Specifically, with the assistance of a remote expert, it is possible to connect to the video feed of an AR device, and obtain technical data and digital annotations for guidance along a given procedure. Many manufacturing companies are also creating libraries of recorded procedures which may be consulted and used on site by technicians using AR. The next step from an Industry 4.0 perspective is to simplify predictive maintenance programs.
Operators can more easily identify potential points of failure in plants and equipment, enabling them to identify rapidly the presence of faulty parts and potential problems. AR allows maintenance operators to see exactly which machines and equipment need servicing, using an AR device to view product data and history, eliminating hours spent searching for the information needed for the task. Spare parts can then be ordered without costly unplanned downtime.
Other technologies can be combined
In an integrated context, AR can be combined with other technologies to further enhance its benefits. For example, Digital Twins technology can be combined with AR to create virtual clones of a physical asset, thereby creating a dynamic digital model allowing technicians to understand how to maintain and repair production machines. This type of AR experience allows companies to implement a more dynamic, affordable and engaging maintenance training program. Not surprisingly, according to market research firm Aberdeen, 63% of the world’s Best-in-Class companies have already implemented AR solutions, while 33% of non-Best-in-Class companies are evaluating the benefits of AR and considering incorporating it into their manufacturing processes.
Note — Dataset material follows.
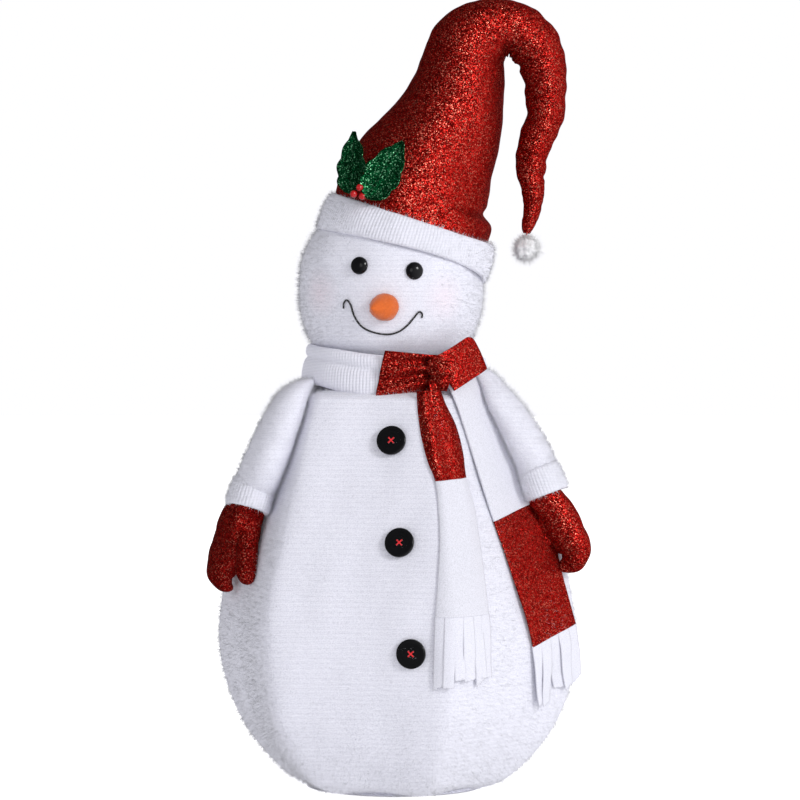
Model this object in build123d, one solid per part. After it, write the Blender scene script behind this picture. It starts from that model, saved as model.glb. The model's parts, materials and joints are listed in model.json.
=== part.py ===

As manufacturing operations become more complex, data connectivity, analytics and automation will play increasingly important roles. However, to make better use of available resources, production operations and maintenance, full digital integration is required. It is now clear that AR technology will be increasingly essential to achieve this integration, also thanks to the contribution of other technologies such as Digital Twins technology and industrial IoT, to tap into the rich world of connected resources and data.